From the comments on above post:

13 Apr 09, 11:57am (about 4 hours ago)

It was mawkish in some aspects, but you have to give Hansen his obviously sincere and heartfelt due.

Recommend? (1)

13 Apr 09, 12:05pm (about 4 hours ago)

I found Alan Hansen's bit on Football Focus the most fulsome of the lot: artistic, looping camera pan round him in the cathedral before he delivers sententious punchline.

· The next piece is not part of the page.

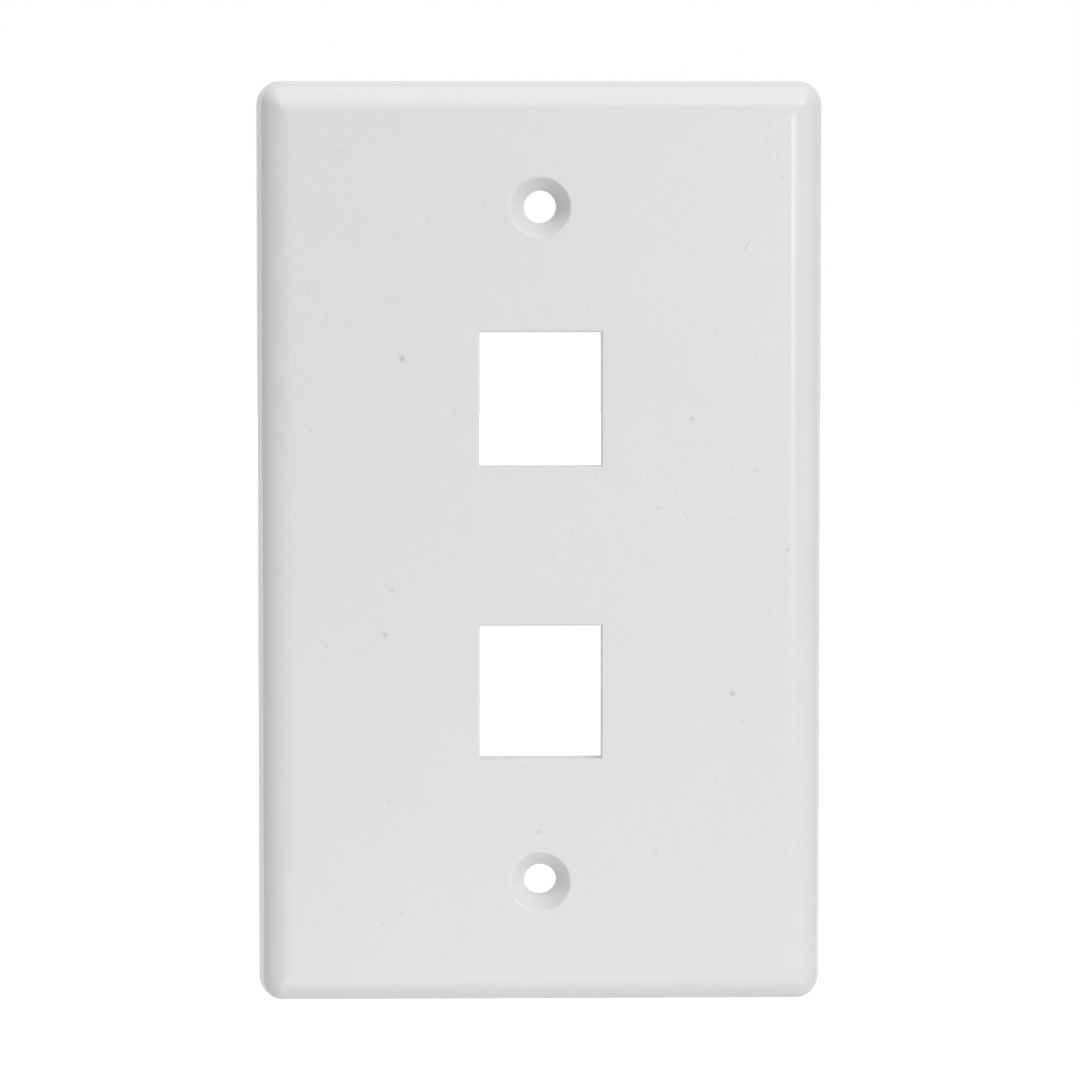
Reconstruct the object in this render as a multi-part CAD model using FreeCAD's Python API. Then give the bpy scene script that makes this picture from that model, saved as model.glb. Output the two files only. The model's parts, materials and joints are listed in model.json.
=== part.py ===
"""Two-port keystone faceplate for a single-gang wall box: one moulded plastic plate.

Millimetres, +Z up. The front looks along -Y, and the origin is the plate's centre on the wall
plane, where the rear face of the rim seats. "Depth" is measured backwards from the flat front.

The plate is a hollow tray: a thin front wall with a rolled border, and a rim that meets the
wall. Behind the front stand two collars that hold keystone jacks, two bosses for the box
screws, and ribs that tie them to each other and to the rim.
"""

import FreeCAD
import Part
import math
import os

from FreeCAD import Vector

# ---- driving dimensions ---------------------------------------------------------------------

# The plate: a standard single-gang outline of 2.75 x 4.5 inches.
PLATE_WIDTH = 69.85
PLATE_HEIGHT = 114.3
PLATE_DEPTH = 6.35
PLATE_CORNER_RADIUS = 3.0
FRONT_WALL = 2.0
RIM_WALL = 2.0
HOLLOW_CORNER_RADIUS = 2.0
HOLLOW_EDGE_RADIUS = 1.5
HOLLOW_DRAFT = 3.0

# The rolled border, from the flat front out to the rim. A tilt is the angle from the front.
BORDER_WIDTH = 4.0
BORDER_BLEND_RADIUS = 2.0
BORDER_INNER_TILT = 12.0
BORDER_OUTER_TILT = 56.0
BORDER_EDGE_RADIUS = 0.5
RIM_DRAFT = 9.0

# The two screws that hold the plate to the box, with oval heads.
SCREW_SPACING = 83.34
SCREW_HOLE_DIAMETER = 4.0
COUNTERSINK_DIAMETER = 7.4
COUNTERSINK_ANGLE = 82.0
COUNTERSINK_LIP_RADIUS = 0.35
BOSS_DIAMETER = 9.6
BOSS_SETBACK = 1.4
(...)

I thought it was gratuitously over-engineered and lacking in humility.

Most worthwhile comment came from Steve Claridge on final score, along the lines of "Yes, we got all-seater stadia, but we'd rather not have paid such a high price for them," which added a bit of perspective to the bon Motson on the subject.

Additional kudos to Claridge for managing to fit a word in edgewise while Garth Crooks's big self-important mouth is flapping like a barn door in a gale.

Recommend? (3)


I was quite pleased with "bon Motson" (derived from a bon mot delivered by ubiquitous football commentator John Motson) although a search on Google informed me that I can't claim to be the inventor of the term.

I was also happy to seize my opportunity to have a dig at Garth Crooks, a man who, I am confident, has never carried an argument by any means other than talking louder than everyone else.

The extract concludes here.